US sitcom Bewitched had a 1970 episode explicitly addressing racism. It was written by 26 African-American students from a tenth grade English class and was the favourite episode of series star Elizabeth Montgomery

Sisters at Heart

“Sisters at Heart” is the thirteenth episode of the seventh season, and 213th episode overall, of the American Broadcasting Company (ABC) fantasy television sitcom Bewitched. This Christmas episode aired on ABC on December 24, 1970, and again the following December.

The narrative follows Lisa Wilson (Venetta Rogers), an African-American girl, as she visits her friend Tabitha Stephens (Erin Murphy), a white girl. Meanwhile, Tabitha’s father Darrin Stephens (Dick Sargent), who works at an advertising agency, fails to land a million-dollar account with toy company owner Mr. Brockway (Parley Baer) because Mr. Brockway is racist and incorrectly believes Darrin to be married to Lisa’s mother Dorothy (Janee Michelle). In an attempt to convince… Continue Reading (12 minute read)

7 thoughts on “US sitcom Bewitched had a 1970 episode explicitly addressing racism. It was written by 26 African-American students from a tenth grade English class and was the favourite episode of series star Elizabeth Montgomery”

  1. BlueSkies0nMars

    That’s cool but Bewitched infuriates me. Darrin Stephens is literally married to magic and his only concern is with being normal.

  2. Clearbay_327_

    There was a similar type episode on Brady Bunch where guest star Ken Berry and his wife in the episode adopts a boy but also decides to adopt an African American and Asian child from the same orphanage because the boy wanted his best friends to be adopted and well, Ken Berry has a soft heart. . It highlights the bigotry, general racial stereotyping and cultural insensitivity that the people around this family all display. Of course the Bradys, Alice the Maid and Sam the Butcher are all kind and supporting. Season 5 Ep 14 “Kelly’s Kids” which aired on January 4, 1974.

  3. anrwlias

    It was a true gem of a show. The overarching plot was completely silly, but the series had a way into diving into deep topics without you even noticing. And then there is Elizabeth Montgomery who is just such an amazing actress.
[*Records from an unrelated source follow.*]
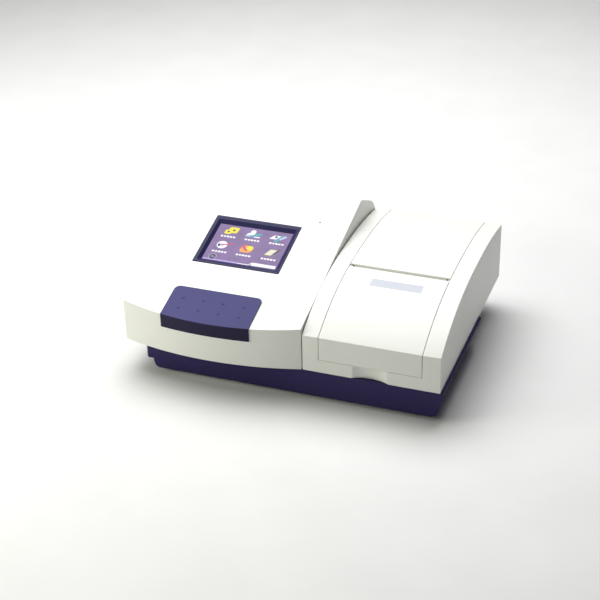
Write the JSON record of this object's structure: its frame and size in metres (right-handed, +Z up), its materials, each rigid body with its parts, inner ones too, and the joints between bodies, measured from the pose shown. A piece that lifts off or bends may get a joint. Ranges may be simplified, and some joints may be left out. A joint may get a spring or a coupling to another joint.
{
  "type": "plate spectrophotometer",
  "caption": "Bench plate spectrophotometer: touch-screen console beside a lidded measuring chamber with a sliding plate carrier, lamp optics and filter wheel.",
  "frame": {"origin": "on the table, under the middle of the whole instrument", "axes": "+Z up, -Y towards the user, +X to the user's right, across the console and the measuring section"},
  "size_m": [0.4844, 0.3784, 0.1864],
  "materials": {
    "shell_plastic": "fine-textured off-white moulding",
    "base_plastic": "dark indigo moulding, satin",
    "foot_rubber": "matt",
    "screw_steel": "zinc plated",
    "sheet_steel": "zinc plated sheet",
    "ground_steel": "ground and polished",
    "pad_elastomer": "soft-touch violet",
    "bezel_plastic": "violet moulding",
    "touch_glass": "touch screen, backlit",
    "circuit_board": "solder-masked board",
    "led_lens": "diffused",
    "black_plastic": "moulded",
    "black_gloss": "moulded",
    "cast_aluminium": "machined",
    "carrier_aluminium": "black anodised",
    "bush_bronze": "machined",
    "belt_rubber": "toothed belt",
    "motor_black": "black",
    "lens_glass": "clear",
    "fibre_plastic": "jacketed light guide",
    "lamp_metal": "heat-resistant grey",
    "lamp_ceramic": "ceramic base and quartz bulb",
    "wheel_brass": "machined",
    "filter_glass": "interference filters",
    "panel_metal": "grey powder coat"
  },
  "bodies": {
    "instrument": {"base_tub": "base_plastic", "rubber_feet": "foot_rubber", "base_screws": "screw_steel", "chassis_plate": "sheet_steel", "shell_screws": "screw_steel", "console_shell": "shell_plastic", "front_pad": "pad_elastomer", "display_bezel": "bezel_plastic", "touch_panel": "touch_glass", "lcd_module": "sheet_steel", "display_board": "circuit_board", "status_led": "led_lens", "chamber_housing": "shell_plastic", "lid_hinge_pins": "screw_steel", "optics_cover": "shell_plastic", "chamber_liner": "black_plastic", "guide_rods": "ground_steel", "rod_blocks": "cast_aluminium", "drive_belt": "belt_rubber", "drive_motor": "motor_black", "idler_bracket": "sheet_steel", "idler_pin": "ground_steel", "home_sensor": "black_plastic", "optics_bridge": "cast_aluminium", "bridge_posts": "ground_steel", "optical_head": "carrier_aluminium", "head_lenses": "lens_glass", "fibre_bundle": "fibre_plastic", "bundle_holder": "cast_aluminium", "lamp_housing": "lamp_metal", "halogen_lamp": "lamp_ceramic", "condenser_tube": "carrier_aluminium", "condenser_lens": "lens_glass", "wheel_motor": "motor_black", "detector_board": "circuit_board", "photodiodes": "black_plastic", "rear_panel": "panel_metal", "mains_inlet": "black_plastic", "inlet_pins": "bush_bronze", "switch_frame": "black_plastic", "serial_port": "sheet_steel", "usb_port": "sheet_steel", "fan_frame": "black_plastic", "fan_guard": "screw_steel", "power_supply": "sheet_steel", "main_board": "circuit_board", "board_chips": "black_plastic", "board_standoffs": "bush_bronze"},
    "lid": {"chamber_lid": "shell_plastic"},
    "carrier": {"plate_carrier": "carrier_aluminium", "carrier_bushes": "bush_bronze"},
    "drive_shaft": {"drive_pulley": "cast_aluminium", "motor_shaft": "ground_steel"},
    "idler": {"idler_pulley": "cast_aluminium"},
    "filter_changer": {"filter_wheel": "wheel_brass", "filter_glasses": "filter_glass", "wheel_shaft": "ground_steel"},
    "fan": {"fan_rotor": "black_plastic"},
    "rocker": {"power_rocker": "black_gloss"},
    "fuse_holder": {"fuse_drawer": "black_plastic"}
  },
  "joints": [
    {"name": "lid_hinge", "type": "hinge", "parent": "instrument", "child": "lid", "pos_m": [0.1353, -0.0292, 0.14564], "axis": [-1, 0, 0], "range_deg": [0, 100]},
    {"name": "carrier_slide", "type": "slide", "parent": "instrument", "child": "carrier", "axis": [0, 1, 0], "range_m": [0, 0.14]},
    {"name": "drive_spin", "type": "hinge", "parent": "instrument", "child": "drive_shaft", "pos_m": [0.0753, 0.1282, 0.064], "axis": [-1, 0, 0], "range_deg": [0, 900]},
    {"name": "idler_spin", "type": "hinge", "parent": "instrument", "child": "idler", "pos_m": [0.0753, -0.1418, 0.064], "axis": [-1, 0, 0], "range_deg": [0, 900]},
    {"name": "filter_wheel_spin", "type": "hinge", "parent": "instrument", "child": "filter_changer", "pos_m": [0.1623, 0.1162, 0.121], "axis": [0, 1, 0], "continuous": true},
    {"name": "fan_spin", "type": "hinge", "parent": "instrument", "child": "fan", "pos_m": [-0.0212, 0.1792, 0.081], "axis": [0, 1, 0], "continuous": true},
    {"name": "rocker_tilt", "type": "hinge", "parent": "instrument", "child": "rocker", "pos_m": [-0.1582, 0.1842, 0.072], "axis": [-1, 0, 0], "range_deg": [0, 16]},
    {"name": "fuse_drawer_slide", "type": "slide", "parent": "instrument", "child": "fuse_holder", "axis": [0, 1, 0], "range_m": [0, 0.012]}
  ],
  "couplings": [
    {"joint": "drive_spin", "follows": "carrier_slide", "rad_per_m": 111.11},
    {"joint": "idler_spin", "follows": "carrier_slide", "rad_per_m": 111.11}
  ]
}
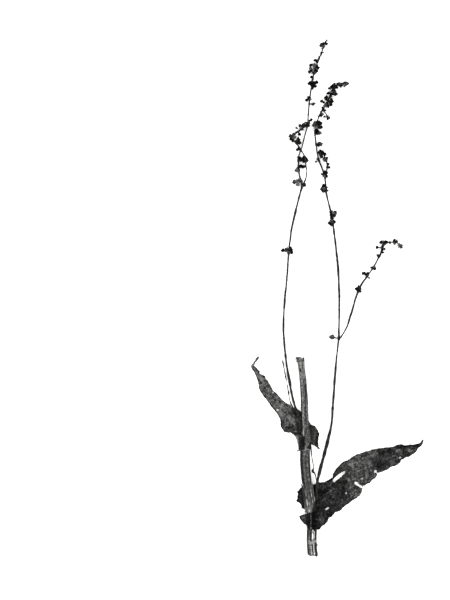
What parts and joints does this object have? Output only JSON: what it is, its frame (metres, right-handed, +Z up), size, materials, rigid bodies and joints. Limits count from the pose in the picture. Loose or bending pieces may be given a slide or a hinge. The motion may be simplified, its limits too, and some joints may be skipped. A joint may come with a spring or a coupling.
{
  "type": "dried sorrel sprig",
  "caption": "Pressed, dried sorrel sprig lying flat: ribbed cut stem, clasping arrow-lobed leaves, papery sheaths and long fruiting branches.",
  "frame": {"origin": "middle of the outline seen from above, on the surface the sprig lies on", "axes": "+Y from the cut foot of the stem to the tips of the fruiting branches, +X to the side the large leaf points to, +Z up from the surface"},
  "size_m": [0.1208, 0.3616, 0.0072],
  "materials": {
    "stem": "dry, ribbed, matt",
    "leaf": "dry, mottled, matt",
    "sheath": "papery, slightly shiny",
    "branch": "dry, matt"
  },
  "bodies": {
    "root": {"main_stem": "stem", "lower_leaf": "leaf", "upper_leaf": "leaf", "lower_ocrea": "sheath", "upper_ocrea": "sheath", "left_branch": "branch", "right_branch": "branch", "side_branch": "branch"}
  },
  "joints": []
}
    Believe you me that I was extraordinarily disappointed in that weird meta-movie with Nicole Kidman. I’d love to see a proper remake.

  4. crappaperlovemachine

    I saw this episode as a kid in the 70s. TV really had sold me on the idea that racism and sexism would be a thing of the past. Like really; my generation was not sold flying cars. It was sold the idea that we’d be judged for our souls, our identity, the things we say, think, and do.

    Elizabeth Montgomery was my second TV crush, and my friend crush on an adult as a child. My heart throbbed for her for her appearance, but also her cunning, and her over all nature. Her appearance in the twilight zone… more of the same just fucking get along ldeas.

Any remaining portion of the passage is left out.